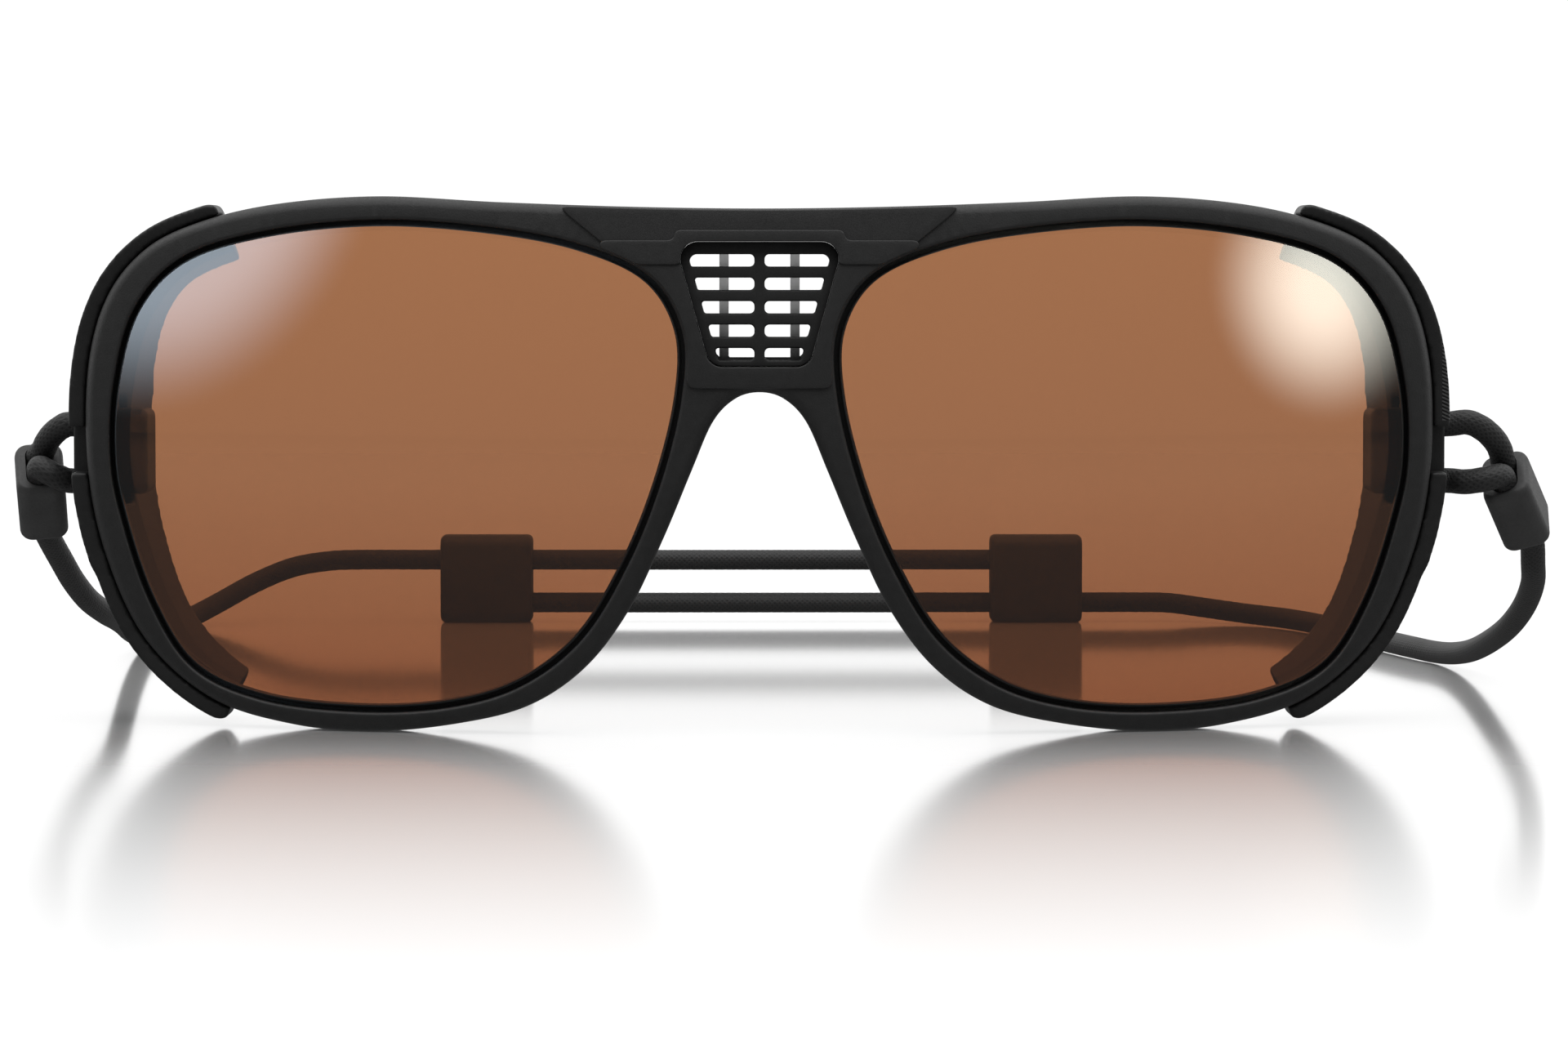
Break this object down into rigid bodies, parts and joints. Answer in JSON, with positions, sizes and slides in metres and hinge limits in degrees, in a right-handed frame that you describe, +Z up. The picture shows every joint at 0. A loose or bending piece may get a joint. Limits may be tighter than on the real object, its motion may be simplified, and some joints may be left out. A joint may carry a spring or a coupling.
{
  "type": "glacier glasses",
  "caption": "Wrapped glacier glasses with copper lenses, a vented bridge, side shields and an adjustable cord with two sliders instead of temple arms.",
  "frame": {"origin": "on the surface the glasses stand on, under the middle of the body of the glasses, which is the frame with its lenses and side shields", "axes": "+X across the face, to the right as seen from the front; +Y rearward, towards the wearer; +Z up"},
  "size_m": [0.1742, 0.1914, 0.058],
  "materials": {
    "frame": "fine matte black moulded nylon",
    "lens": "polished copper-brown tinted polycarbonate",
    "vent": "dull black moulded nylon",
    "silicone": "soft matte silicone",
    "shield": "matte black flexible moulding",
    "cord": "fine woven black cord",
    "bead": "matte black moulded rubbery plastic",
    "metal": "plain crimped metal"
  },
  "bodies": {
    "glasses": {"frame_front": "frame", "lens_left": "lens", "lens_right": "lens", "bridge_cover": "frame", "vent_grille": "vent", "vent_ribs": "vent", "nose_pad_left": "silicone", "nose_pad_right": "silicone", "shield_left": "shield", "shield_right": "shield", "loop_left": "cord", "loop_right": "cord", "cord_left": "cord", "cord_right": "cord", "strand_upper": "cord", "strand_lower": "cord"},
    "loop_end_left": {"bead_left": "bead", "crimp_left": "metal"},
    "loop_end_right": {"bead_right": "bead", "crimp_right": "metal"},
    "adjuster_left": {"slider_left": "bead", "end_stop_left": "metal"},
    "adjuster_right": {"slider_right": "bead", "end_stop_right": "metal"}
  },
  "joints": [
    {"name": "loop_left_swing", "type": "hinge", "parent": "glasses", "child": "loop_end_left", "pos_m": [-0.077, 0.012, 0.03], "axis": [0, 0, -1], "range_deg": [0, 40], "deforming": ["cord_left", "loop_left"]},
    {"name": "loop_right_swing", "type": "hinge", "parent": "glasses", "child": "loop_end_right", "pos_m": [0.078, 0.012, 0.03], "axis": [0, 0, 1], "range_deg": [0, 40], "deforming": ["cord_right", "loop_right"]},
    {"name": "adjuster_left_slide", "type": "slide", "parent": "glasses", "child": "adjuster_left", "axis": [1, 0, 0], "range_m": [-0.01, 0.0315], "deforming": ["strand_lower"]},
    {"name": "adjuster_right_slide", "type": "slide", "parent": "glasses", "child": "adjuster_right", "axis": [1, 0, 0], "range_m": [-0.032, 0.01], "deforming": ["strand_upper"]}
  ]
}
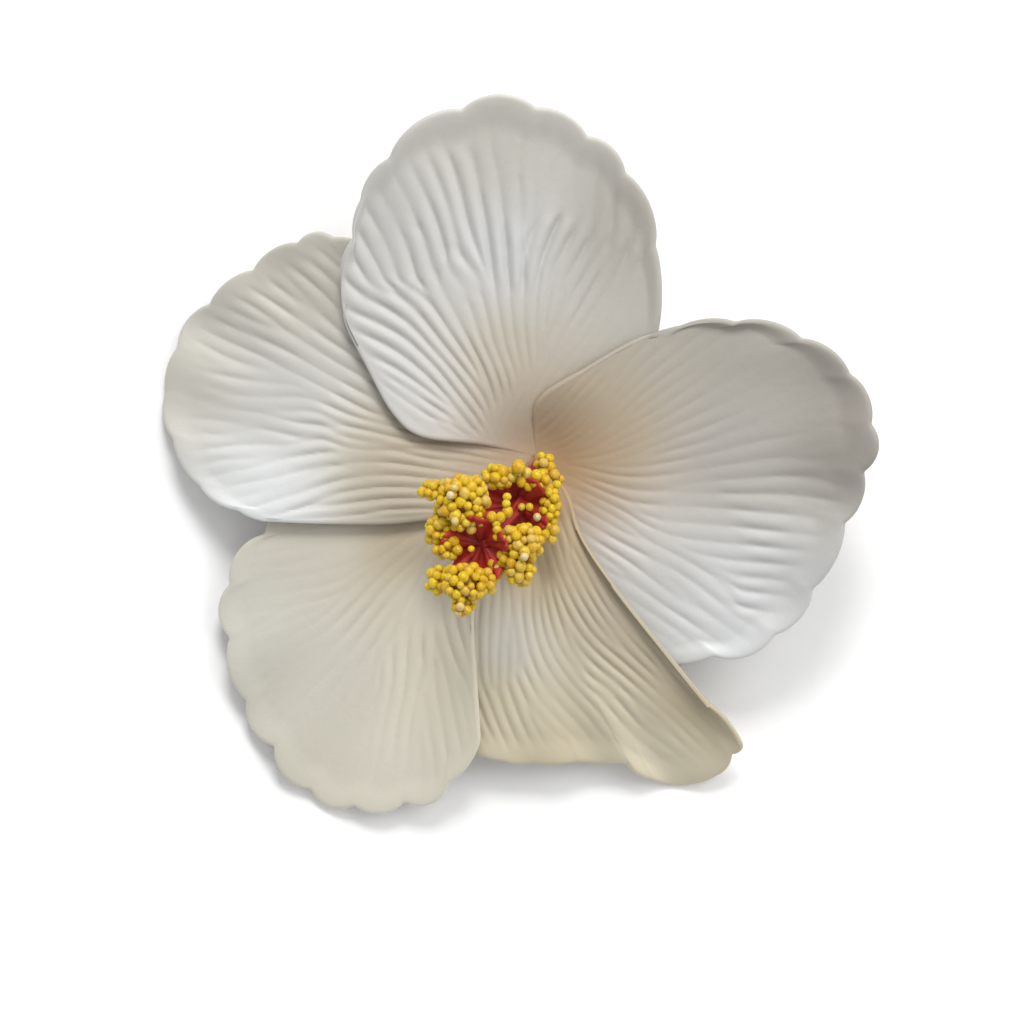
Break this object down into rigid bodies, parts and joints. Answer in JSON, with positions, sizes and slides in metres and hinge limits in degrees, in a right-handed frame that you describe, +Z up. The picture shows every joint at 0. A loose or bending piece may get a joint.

+ + +

TASK PROMPT — Return the material exactly as it stands.

RESULT FOR THIS TASK —
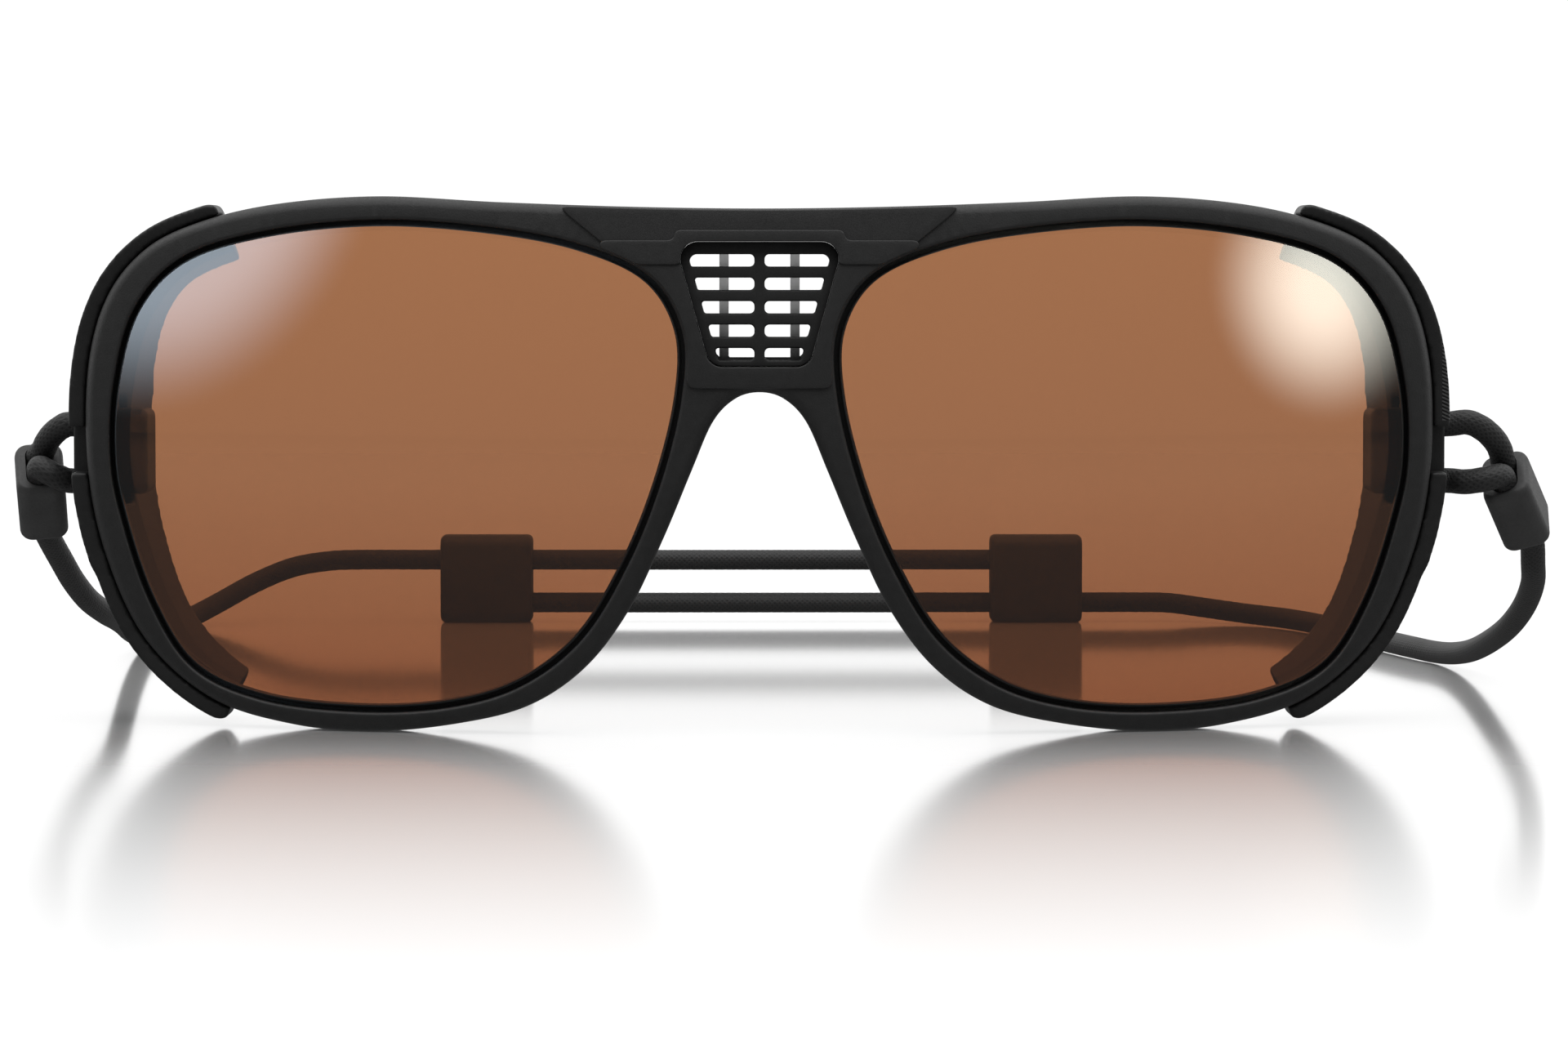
Break this object down into rigid bodies, parts and joints. Answer in JSON, with positions, sizes and slides in metres and hinge limits in degrees, in a right-handed frame that you describe, +Z up. The picture shows every joint at 0. A loose or bending piece may get a joint. Limits may be tighter than on the real object, its motion may be simplified, and some joints may be left out. A joint may carry a spring or a coupling.
{
  "type": "glacier glasses",
  "caption": "Wrapped glacier glasses with copper lenses, a vented bridge, side shields and an adjustable cord with two sliders instead of temple arms.",
  "frame": {"origin": "on the surface the glasses stand on, under the middle of the body of the glasses, which is the frame with its lenses and side shields", "axes": "+X across the face, to the right as seen from the front; +Y rearward, towards the wearer; +Z up"},
  "size_m": [0.1742, 0.1914, 0.058],
  "materials": {
    "frame": "fine matte black moulded nylon",
    "lens": "polished copper-brown tinted polycarbonate",
    "vent": "dull black moulded nylon",
    "silicone": "soft matte silicone",
    "shield": "matte black flexible moulding",
    "cord": "fine woven black cord",
    "bead": "matte black moulded rubbery plastic",
    "metal": "plain crimped metal"
  },
  "bodies": {
    "glasses": {"frame_front": "frame", "lens_left": "lens", "lens_right": "lens", "bridge_cover": "frame", "vent_grille": "vent", "vent_ribs": "vent", "nose_pad_left": "silicone", "nose_pad_right": "silicone", "shield_left": "shield", "shield_right": "shield", "loop_left": "cord", "loop_right": "cord", "cord_left": "cord", "cord_right": "cord", "strand_upper": "cord", "strand_lower": "cord"},
    "loop_end_left": {"bead_left": "bead", "crimp_left": "metal"},
    "loop_end_right": {"bead_right": "bead", "crimp_right": "metal"},
    "adjuster_left": {"slider_left": "bead", "end_stop_left": "metal"},
    "adjuster_right": {"slider_right": "bead", "end_stop_right": "metal"}
  },
  "joints": [
    {"name": "loop_left_swing", "type": "hinge", "parent": "glasses", "child": "loop_end_left", "pos_m": [-0.077, 0.012, 0.03], "axis": [0, 0, -1], "range_deg": [0, 40], "deforming": ["cord_left", "loop_left"]},
    {"name": "loop_right_swing", "type": "hinge", "parent": "glasses", "child": "loop_end_right", "pos_m": [0.078, 0.012, 0.03], "axis": [0, 0, 1], "range_deg": [0, 40], "deforming": ["cord_right", "loop_right"]},
    {"name": "adjuster_left_slide", "type": "slide", "parent": "glasses", "child": "adjuster_left", "axis": [1, 0, 0], "range_m": [-0.01, 0.0315], "deforming": ["strand_lower"]},
    {"name": "adjuster_right_slide", "type": "slide", "parent": "glasses", "child": "adjuster_right", "axis": [1, 0, 0], "range_m": [-0.032, 0.01], "deforming": ["strand_upper"]}
  ]
}
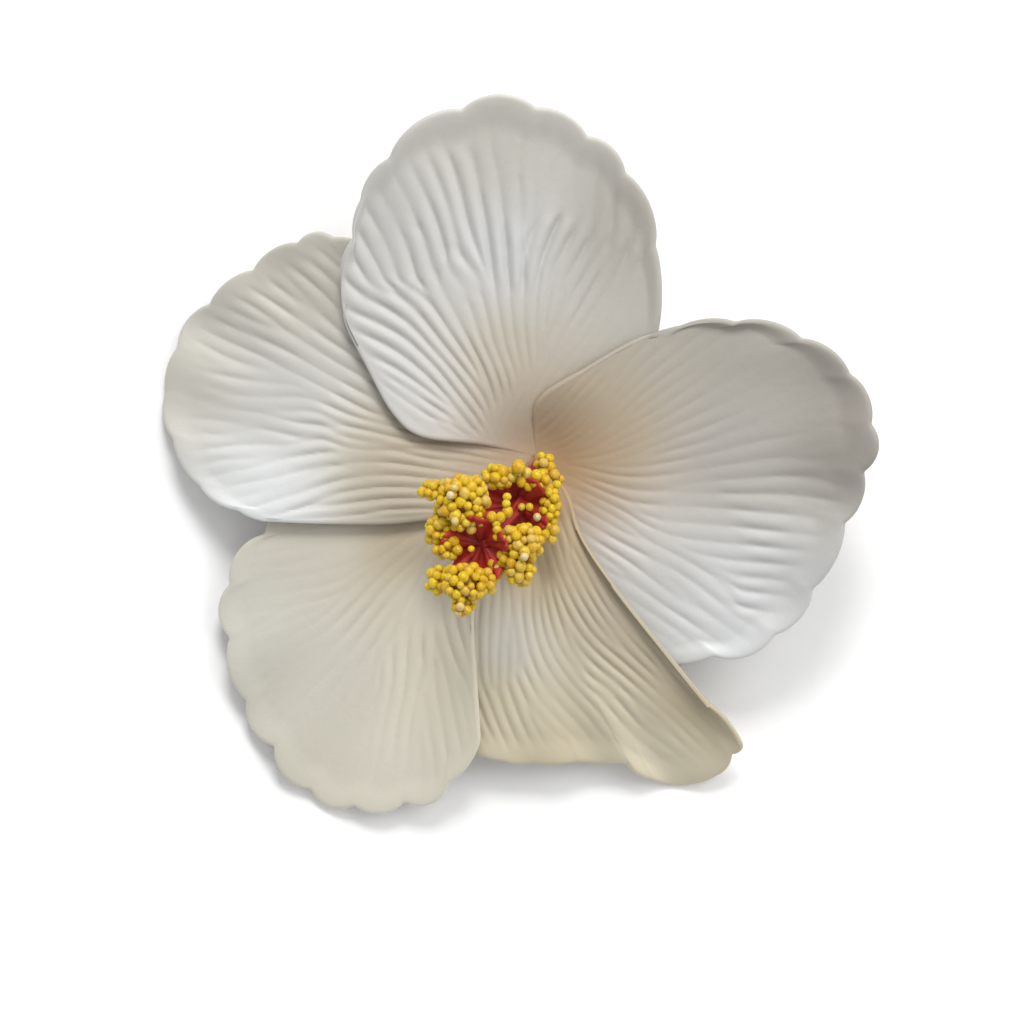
Break this object down into rigid bodies, parts and joints. Answer in JSON, with positions, sizes and slides in metres and hinge limits in degrees, in a right-handed frame that you describe, +Z up. The picture shows every joint at 0. A loose or bending piece may get a joint.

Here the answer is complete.